Fides et Ratio in the Renaissance


Paul Richard Blum, Philosophy of Religion in the Renaissance(Farnham: Ashgate, 2010), ISBN-13: 9780754607816 (hbk.), 9781409402626 (ebk.), ISBN-10: CHECK, ISBN-10: 075460781X, pp. ix + 211 pp.


Abstract. Philosophy of religion, once taken out of determined contexts such as seventeenth century Cambridge, eighteenth century salons or contemporary analytic departments, is an elusive notion. In this book it covers all discourse on God and creation, be it theological, religious or philosophic. However, the definition that Paul Richard Blum puts forward is simple: “philosophy of religion is theology for non-believers” (p. vii).
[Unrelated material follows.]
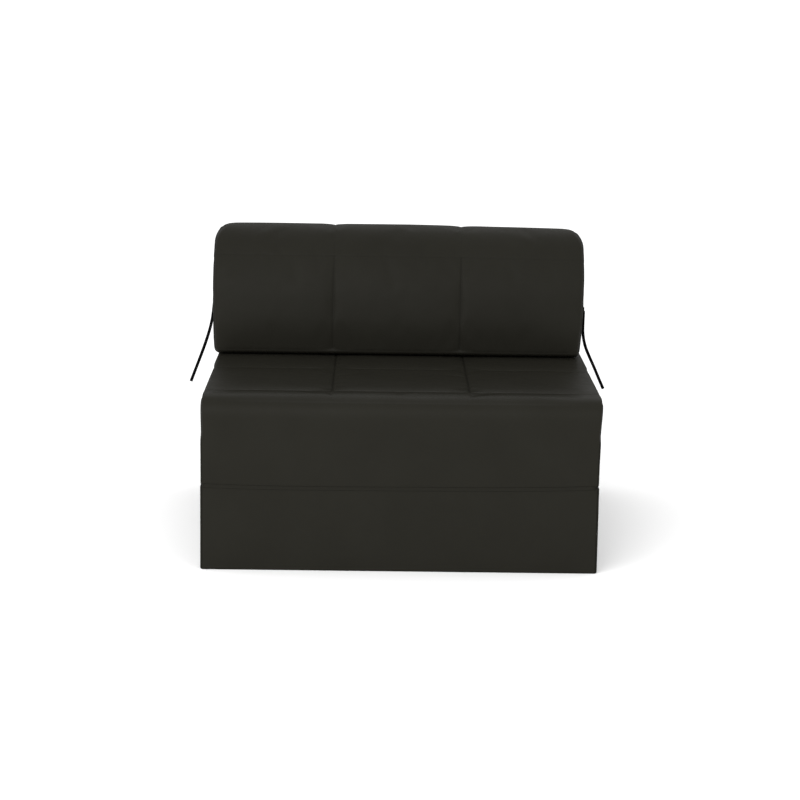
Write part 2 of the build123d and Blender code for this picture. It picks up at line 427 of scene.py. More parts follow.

Given that much of the book is concerned with philosophical projects that sought, in one way or another, a rationalization of the revelation, – which displayed a level of anthropocentrism that sometimes went beyond what Christian theology was willing to accommodate – the book stays true to the definition given. Blum’s thesis is that, “although no philosophy is without antecedents,” a specific dialectical relationship between theology (which discusses the reality of the existence of God), philosophy (the unengaged treatment of the concept of God, abstracted from its reality) and religion (the expression of faith in human practice) “is the achievement of Renaissance thought of the fourteenth through to the sixteenth century” (p. vii). His investigation will thus uncover the overlapping and delimitations of the areas of competence of these three fields, in a narrative meant to show that a specific equilibrium between them came into place in the Renaissance. It implies that the development of modernday philosophy of religion had its origin in the restructuration of Latin natural theology (praeambula fidei), brought about by new inquiries into the historicity of religion carried out by Renaissance thinkers.